The dimensions of suction opening 38 are not critical. Where it engages the record, it should be narrow enough to prevent the chart from being sucked into the opening. Good results have been obtained with a slot width of about 0.03 inch. In the interior of the head, the opening should be large enough so that the resistance to air flow is much smaller than the resistance of the leak between chart and land 41.
A toner clean-off head, as described, and positioned as shown at 29 in FIG. 1, is adequate for moderate record velocities. With a sufficiently small land 41, good results have been obtained up to about forty inches per second, but this appears to be about the upper limit.
Excess toner may be removed at much higher record velocities by elongating the head and positioning it so that the length of the clean off opening forms an oblique angle 6 with the direction of record motion as shown at 29 in FIG. 1. The maximum record velocity at which satisfactory clean-off is obtained increases as the angle 0 is decreased. At an angle of 30, the maximum, satisfactory velocity is about doubled. At an angle of 11, satisfactory clean-off has been obtained at one hundred fifty inches per second and probably the limit is substantially higher. The experiment was limited by the speed of the available record drive system.
For convenience in describing the invention, I have shown in FIG. 1 two toner clean-off heads 29 and 29' with their outlets selectably connectable to suction pump 23 by two-way valve 30. Usually, in practice, only one clean-off head would be incorporated in a recorder, the position 29 or 29 being selected according to the maximum record velocity for which the recorder is designed.
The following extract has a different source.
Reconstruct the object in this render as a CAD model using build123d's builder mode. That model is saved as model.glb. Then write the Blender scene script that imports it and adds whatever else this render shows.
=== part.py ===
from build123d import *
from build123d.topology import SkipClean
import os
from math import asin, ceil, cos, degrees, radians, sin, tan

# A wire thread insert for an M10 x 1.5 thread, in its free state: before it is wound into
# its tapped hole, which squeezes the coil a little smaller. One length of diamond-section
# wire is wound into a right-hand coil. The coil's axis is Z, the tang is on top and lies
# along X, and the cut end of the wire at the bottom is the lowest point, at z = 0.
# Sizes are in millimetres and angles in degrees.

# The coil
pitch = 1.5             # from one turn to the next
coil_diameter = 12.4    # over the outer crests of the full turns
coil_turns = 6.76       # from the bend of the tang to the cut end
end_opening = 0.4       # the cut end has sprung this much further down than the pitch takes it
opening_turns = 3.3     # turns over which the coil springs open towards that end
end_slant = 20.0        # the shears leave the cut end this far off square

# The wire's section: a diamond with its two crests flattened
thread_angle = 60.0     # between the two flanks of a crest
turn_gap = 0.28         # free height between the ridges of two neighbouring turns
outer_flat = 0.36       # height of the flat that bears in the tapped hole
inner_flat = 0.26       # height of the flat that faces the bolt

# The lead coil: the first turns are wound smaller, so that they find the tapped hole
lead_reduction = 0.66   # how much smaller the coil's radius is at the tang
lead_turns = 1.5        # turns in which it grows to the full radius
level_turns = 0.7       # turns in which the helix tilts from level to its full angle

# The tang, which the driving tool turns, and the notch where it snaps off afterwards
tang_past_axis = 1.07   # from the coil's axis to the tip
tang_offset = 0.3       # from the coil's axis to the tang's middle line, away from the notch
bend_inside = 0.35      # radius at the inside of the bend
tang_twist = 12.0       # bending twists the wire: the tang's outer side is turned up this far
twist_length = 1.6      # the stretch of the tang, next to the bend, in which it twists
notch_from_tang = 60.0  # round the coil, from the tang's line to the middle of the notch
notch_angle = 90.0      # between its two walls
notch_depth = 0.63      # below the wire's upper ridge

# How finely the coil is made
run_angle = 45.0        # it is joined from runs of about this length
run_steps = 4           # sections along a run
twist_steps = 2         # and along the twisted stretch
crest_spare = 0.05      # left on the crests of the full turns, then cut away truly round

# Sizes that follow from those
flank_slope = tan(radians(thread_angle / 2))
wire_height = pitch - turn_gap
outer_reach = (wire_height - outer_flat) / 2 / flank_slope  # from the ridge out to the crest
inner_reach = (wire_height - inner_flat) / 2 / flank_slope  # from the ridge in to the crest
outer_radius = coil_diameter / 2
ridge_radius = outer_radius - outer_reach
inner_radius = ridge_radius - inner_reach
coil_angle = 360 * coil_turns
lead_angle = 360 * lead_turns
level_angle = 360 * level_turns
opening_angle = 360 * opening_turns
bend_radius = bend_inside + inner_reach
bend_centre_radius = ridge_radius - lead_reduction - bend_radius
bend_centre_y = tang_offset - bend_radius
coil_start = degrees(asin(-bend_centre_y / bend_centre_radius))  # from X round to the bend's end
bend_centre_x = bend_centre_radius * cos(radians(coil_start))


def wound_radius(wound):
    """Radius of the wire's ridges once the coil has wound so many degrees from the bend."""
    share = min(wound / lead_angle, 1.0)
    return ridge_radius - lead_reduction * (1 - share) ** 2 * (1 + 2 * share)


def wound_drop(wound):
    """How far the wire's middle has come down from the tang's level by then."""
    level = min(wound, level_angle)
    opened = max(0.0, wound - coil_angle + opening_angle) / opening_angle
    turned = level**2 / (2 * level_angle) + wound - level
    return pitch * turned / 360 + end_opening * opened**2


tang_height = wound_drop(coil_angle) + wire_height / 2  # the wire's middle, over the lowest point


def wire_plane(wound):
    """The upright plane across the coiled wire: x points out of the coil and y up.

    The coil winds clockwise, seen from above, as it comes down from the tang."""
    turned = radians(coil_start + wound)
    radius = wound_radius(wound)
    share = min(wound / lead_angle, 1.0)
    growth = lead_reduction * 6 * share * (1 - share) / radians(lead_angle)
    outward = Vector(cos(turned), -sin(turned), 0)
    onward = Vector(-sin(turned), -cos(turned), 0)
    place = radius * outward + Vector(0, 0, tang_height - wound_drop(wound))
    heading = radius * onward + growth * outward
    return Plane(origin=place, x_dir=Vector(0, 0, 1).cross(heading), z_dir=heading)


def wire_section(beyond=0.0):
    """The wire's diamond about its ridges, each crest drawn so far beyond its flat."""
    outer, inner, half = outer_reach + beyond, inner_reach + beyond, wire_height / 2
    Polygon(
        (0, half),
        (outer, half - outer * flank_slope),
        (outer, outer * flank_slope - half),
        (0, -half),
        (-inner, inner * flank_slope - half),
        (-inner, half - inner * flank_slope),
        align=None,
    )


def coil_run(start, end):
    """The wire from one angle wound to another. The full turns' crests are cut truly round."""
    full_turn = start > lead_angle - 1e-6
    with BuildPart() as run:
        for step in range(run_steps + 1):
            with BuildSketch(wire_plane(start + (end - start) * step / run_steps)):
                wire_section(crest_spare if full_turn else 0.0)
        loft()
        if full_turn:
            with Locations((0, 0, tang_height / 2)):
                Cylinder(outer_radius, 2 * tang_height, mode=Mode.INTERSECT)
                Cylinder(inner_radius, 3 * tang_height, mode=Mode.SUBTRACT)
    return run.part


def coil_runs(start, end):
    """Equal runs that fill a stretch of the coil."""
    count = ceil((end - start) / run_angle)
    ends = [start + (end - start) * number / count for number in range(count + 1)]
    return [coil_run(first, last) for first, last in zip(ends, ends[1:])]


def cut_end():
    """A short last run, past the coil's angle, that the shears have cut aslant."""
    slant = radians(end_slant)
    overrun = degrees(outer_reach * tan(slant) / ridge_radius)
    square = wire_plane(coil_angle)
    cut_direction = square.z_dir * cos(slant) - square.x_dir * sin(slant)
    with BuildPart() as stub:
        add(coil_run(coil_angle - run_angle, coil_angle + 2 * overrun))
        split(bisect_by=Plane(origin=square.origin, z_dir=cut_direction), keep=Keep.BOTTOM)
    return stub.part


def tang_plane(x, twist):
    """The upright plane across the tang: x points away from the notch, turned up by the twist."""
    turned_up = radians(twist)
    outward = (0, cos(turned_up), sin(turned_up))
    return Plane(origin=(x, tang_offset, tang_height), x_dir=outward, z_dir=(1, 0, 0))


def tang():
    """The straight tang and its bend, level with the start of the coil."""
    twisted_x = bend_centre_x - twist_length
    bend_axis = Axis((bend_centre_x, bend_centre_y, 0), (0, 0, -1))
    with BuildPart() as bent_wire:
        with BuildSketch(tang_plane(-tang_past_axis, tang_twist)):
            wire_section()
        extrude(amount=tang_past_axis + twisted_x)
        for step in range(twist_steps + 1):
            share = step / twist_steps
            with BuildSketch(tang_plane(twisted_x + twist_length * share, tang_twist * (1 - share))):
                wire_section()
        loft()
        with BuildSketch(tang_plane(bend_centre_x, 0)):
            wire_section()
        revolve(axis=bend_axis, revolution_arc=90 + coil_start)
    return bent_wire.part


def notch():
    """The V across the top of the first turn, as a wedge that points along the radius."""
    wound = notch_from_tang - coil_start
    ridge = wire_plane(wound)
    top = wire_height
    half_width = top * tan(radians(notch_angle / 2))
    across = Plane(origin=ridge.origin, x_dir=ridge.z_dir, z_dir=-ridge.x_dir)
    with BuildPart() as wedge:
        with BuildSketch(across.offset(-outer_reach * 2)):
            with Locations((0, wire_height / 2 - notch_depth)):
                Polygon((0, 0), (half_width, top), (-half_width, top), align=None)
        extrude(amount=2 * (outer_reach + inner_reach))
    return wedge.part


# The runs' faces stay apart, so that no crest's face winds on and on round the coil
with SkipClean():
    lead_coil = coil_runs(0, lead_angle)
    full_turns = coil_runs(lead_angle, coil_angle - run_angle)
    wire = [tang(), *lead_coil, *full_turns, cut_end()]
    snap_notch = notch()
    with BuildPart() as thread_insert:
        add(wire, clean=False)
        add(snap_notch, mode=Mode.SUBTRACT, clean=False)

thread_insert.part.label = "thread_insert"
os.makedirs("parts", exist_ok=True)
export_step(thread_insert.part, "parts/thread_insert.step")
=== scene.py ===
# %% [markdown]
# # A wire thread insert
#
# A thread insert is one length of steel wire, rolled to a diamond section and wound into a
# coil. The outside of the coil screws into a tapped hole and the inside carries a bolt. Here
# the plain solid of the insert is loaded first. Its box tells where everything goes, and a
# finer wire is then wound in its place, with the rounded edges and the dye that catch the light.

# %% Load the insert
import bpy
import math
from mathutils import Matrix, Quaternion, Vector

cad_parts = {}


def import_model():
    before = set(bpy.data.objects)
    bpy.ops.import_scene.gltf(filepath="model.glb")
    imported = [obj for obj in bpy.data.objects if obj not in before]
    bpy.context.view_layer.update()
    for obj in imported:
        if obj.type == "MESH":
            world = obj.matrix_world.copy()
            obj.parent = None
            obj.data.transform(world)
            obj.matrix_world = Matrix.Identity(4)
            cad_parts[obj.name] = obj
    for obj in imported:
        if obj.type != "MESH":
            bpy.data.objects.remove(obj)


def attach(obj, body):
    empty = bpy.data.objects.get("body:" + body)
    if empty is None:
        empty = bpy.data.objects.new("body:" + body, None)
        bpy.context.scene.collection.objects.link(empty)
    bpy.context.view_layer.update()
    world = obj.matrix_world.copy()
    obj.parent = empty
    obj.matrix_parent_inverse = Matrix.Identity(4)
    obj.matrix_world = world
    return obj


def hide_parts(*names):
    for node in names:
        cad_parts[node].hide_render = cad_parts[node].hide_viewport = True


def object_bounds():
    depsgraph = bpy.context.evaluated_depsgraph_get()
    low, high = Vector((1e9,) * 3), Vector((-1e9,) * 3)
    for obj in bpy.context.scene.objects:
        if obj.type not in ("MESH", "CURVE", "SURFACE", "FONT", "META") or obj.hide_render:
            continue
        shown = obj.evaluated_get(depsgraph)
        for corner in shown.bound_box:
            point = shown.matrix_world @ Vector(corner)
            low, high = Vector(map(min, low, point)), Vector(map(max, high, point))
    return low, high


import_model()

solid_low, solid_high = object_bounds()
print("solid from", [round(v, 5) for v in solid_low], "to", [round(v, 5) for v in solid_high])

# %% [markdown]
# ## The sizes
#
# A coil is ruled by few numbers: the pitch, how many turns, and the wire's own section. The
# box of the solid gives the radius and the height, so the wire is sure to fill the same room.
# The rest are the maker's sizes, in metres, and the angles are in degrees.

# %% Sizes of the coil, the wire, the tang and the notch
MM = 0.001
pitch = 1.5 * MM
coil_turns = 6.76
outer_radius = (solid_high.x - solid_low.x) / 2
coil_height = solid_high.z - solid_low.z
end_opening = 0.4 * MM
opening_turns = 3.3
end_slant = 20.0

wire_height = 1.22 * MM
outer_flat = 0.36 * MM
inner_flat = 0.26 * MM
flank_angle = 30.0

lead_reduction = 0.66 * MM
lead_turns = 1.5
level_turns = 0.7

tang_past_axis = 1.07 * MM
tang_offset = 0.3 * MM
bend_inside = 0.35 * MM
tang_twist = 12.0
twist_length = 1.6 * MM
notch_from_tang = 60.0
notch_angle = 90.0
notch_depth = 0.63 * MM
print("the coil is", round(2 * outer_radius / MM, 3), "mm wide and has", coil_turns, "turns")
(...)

As the angle between length of opening 38 and the direction of record motion is decreased, the length of the opening and, therefore, the length of the entire head must, of course, be increased in order for the head to be effective over the entire width of the record. In some cases, this may result in objectionable length for the entire apparatus, especially when designed for wide records.
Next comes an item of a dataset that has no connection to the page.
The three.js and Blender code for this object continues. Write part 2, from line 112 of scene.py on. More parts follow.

I have found that the oblique clean-off opening may be broken into a plurality of shorter, intersecting openings disposed across the record medium in a zig-zag pattern as shown, for example, in FIG. 4, and this arrangement adds only slightly to the length of the apparatus.
In FIG. 4, leading surface 43 is in contact with the moving record medium 14. The vacuum slot 44 is in zig-zag form made up of branches 44-1, 44-2. These branches communicate with tubular member 46 and are connected at the ends so that the whole width of the record, except for the marginal edge, is exposed to suction as the record is transported across the head. Most of the remainder of the upper surface of the head is milled away at 47-1, 47-2 to leave a narrow zig-zag land 49 adjacent to the zig-zag opening 44. In operation, air enters between the record and the milled-away areas 47, and then flows over zig-zag land 49 at high velocity into zig-zag opening 44, stripping the excess toner from the record and carryin it into the opening 44. The performance of the cleanoff hea of FIG. 4 15 substantially the same as the performance of head 29 in FIG. 1 and occupies much shorter space in the direction of record motion.
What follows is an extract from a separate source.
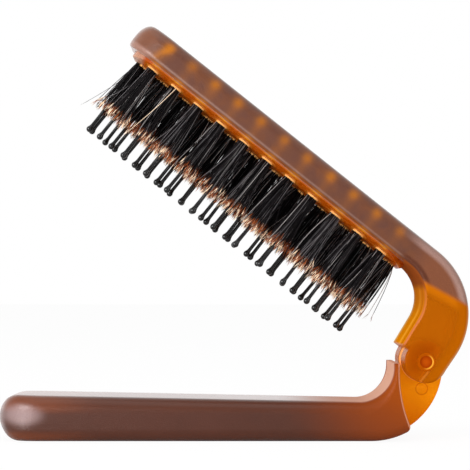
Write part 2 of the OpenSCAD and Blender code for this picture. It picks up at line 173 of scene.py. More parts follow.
class Graph:
    """The node tree of a material or world, built from expressions."""

    def __init__(self, owner):
        owner.use_nodes = True
        self.tree = owner.node_tree
        self.tree.nodes.clear()

    def node(self, kind, inputs=None, output=0, **settings):
        """Adds a node; settings go first, then its sockets' values or links."""
        made = self.tree.nodes.new(kind)
        for name, value in settings.items():
            setattr(made, name, value)
        for name, value in (inputs or {}).items():
            if isinstance(value, Value):
                self.tree.links.new(value.socket, made.inputs[name])
            elif value is not None:
                made.inputs[name].default_value = value
        return Value(self, made.outputs[output]) if made.outputs else made

    def math(self, operation, *values):
        return self.node("ShaderNodeMath", dict(enumerate(values)), operation=operation)

    def length(self, first, second):
        """How far a point lies from the origin of its two coordinates."""
        return self.math("SQRT", first * first + second * second)

    def smooth(self, value, low, high):
        """0 below low, 1 above high, and a smooth step between them."""
        return self.node(
            "ShaderNodeMapRange",
            {"Value": value, "From Min": low, "From Max": high},
            interpolation_type="SMOOTHSTEP",
        )

    def band(self, value, low, high, soft):
        """1 between low and high with soft edges."""
        above = self.smooth(value, low - soft, low + soft)
        return above * self.smooth(-value, -high - soft, -high + soft)

    def hill(self, distance, radius):
        """1 where the distance is 0, falling smoothly to nearly 0 at twice the radius."""
        share = distance / radius
        return self.math("EXPONENT", -(share * share))

    def wave(self, value, start, pitch):
        """Signed distance to the nearest of the places start + n * pitch."""
        turns = (value - start) / pitch + 0.5
        return (self.math("FRACT", turns) - 0.5) * pitch

    def past(self, u, w, bend):
        """How far a place lies outside a bend and the straight parts that lead in and out of it."""
        centre_u, centre_w, radius, lean = bend
        along, up = u - centre_u, w - centre_w
        side = along * math.cos(lean) + self.math("MINIMUM", up, 0.0) * math.sin(lean)
        side, up = self.math("MAXIMUM", side, 0.0), self.math("MAXIMUM", up, 0.0)
        return self.length(side, up) - radius

    def clamp(self, value):
        return self.node("ShaderNodeClamp", {"Value": value})

    def mix(self, factor, first, second):
        """Mixes two colours."""
        colours = {0: factor, 6: first, 7: second}
        return self.node("ShaderNodeMix", colours, output=2, data_type="RGBA")

    def layers(self, colour, coats):
        """Lays coats over a colour, each given by its mask and how it looks on screen."""
        for mask, look in coats:
            colour = self.mix(mask, colour, linear(*look))
        return colour

    def place(self, turn=0.0):
        """Millimetres from the pivot along the handle's axes, or the head's when turned."""
        return self.node(
            "ShaderNodeMapping",
            {
                "Vector": self.node("ShaderNodeTexCoord", output="Object"),
                "Location": PIVOT,
                "Rotation": (0, turn, 0),
                "Scale": (MM, MM, MM),
            },
            vector_type="TEXTURE",
        )

    def axes(self, vector):
        """The three numbers of a vector."""
        return [
            self.node("ShaderNodeSeparateXYZ", {"Vector": vector}, output=axis) for axis in "XYZ"
        ]

    def noise(self, vector, scale, detail=2.0, roughness=0.5):
        return self.node(
            "ShaderNodeTexNoise",
            {"Vector": vector, "Scale": scale, "Detail": detail, "Roughness": roughness},
        )

    def bump(self, height, strength, distance):
        return self.node(
            "ShaderNodeBump", {"Height": height, "Strength": strength, "Distance": distance},
        )

    def principled(self, inputs):
        return self.node("ShaderNodeBsdfPrincipled", inputs)

    def blend(self, factor, first, second):
        """Mixes two shaders."""
        return self.node("ShaderNodeMixShader", {0: factor, 1: first, 2: second})

    def depth(self, settings):
        """Absorption that makes thick plastic deep amber."""
        colour = tuple(settings.amber_colour) + (1,)
        return self.node(
            "ShaderNodeVolumeAbsorption", {"Color": colour, "Density": settings.amber_density},
        )

    def finish(self, surface, volume=None):
        self.node("ShaderNodeOutputMaterial", {"Surface": surface, "Volume": volume})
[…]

The head of FIG. 4 may conveniently be constructed as shown in FIGS. 5 and 6. A shallow U-shaped frame 50 has a hole 52 through one end terminating in tubular member 46 for connection to a suction pump. The zig-zag opening and land are formed by assembling a plurality of blocks 55-1, 55-2 alternately within the frame 50. Each block 55 has a through hole 56 in alignment with hole 52 in the end of the frame 50. The suction openings 44-1, 44-2 forming the zig-zag opening are provided by making oblique saw cuts 58-1, 58-2 which intersect holes 56. The narrow trailing lands 49-1, 49-2 forming the zig-zag land are formed by milling away the surface to leave depressed areas 47-1, 47-2.
Alternate blocks 55-1, 55-2 are stacked in frame 50 and then clamped in place by screw 59 bearing on block 61 which has no hole or slot.
While there have been described what are at present considered to be the preferred embodiments of this invention, it will be obvious to those skilled in the art that various changes and modifications may be made therein without departing from the invention, and it is aimed, therefore, in the appended claims to cover all such changes and modifications as fall within the true spirit and scope of the invention.
What is claimed is:
l. A toner clean-off system for removing excess liquid toner from the surface of a rapidly moving record medium bearing an electrostatically formed latent image which has been developed by the application of liquid toner, comprising:
a clean-off head having an elongated opening bounded along one long edge by a first surface in engagement with said surface of said moving record medium, and bounded along the other long edge by a second surface having a relatively small area adjacent to said surface of said moving record medium, said opening being oriented so that the length thereof forms an oblique angle with the direction of motion of the record medium and so that the record medium approaches said opening over said first surface; and
suction means for maintaining said opening pressure below ambient pressure and for withdrawing from said opening excess liquid toner removed from said record medium.
2. A toner clean-off system as described in claim 1 wherein said clean-off head has a plurality of elongated openings disposed across the width of the record medium in operatively intersecting relationship so that substantially the full width of the record medium is exposed to an opening as the record medium moves over said head and wherein said suction means is operative at each opening.
3. A toner clean-off system as described in claim 2 wherein said openings in said clean-off head are arranged in a zig-zag pattern, each opening communicating with an adjacent opening at an end thereof.
4. A toner clean-off system as described in claim 1 wherein the angle between the length of said opening and the direction of motion of said record medium is less than thirty degrees.
5. A toner clean-off system as described in claim 1 wherein the pressure within said opening is maintained at least five psi below ambient pressure.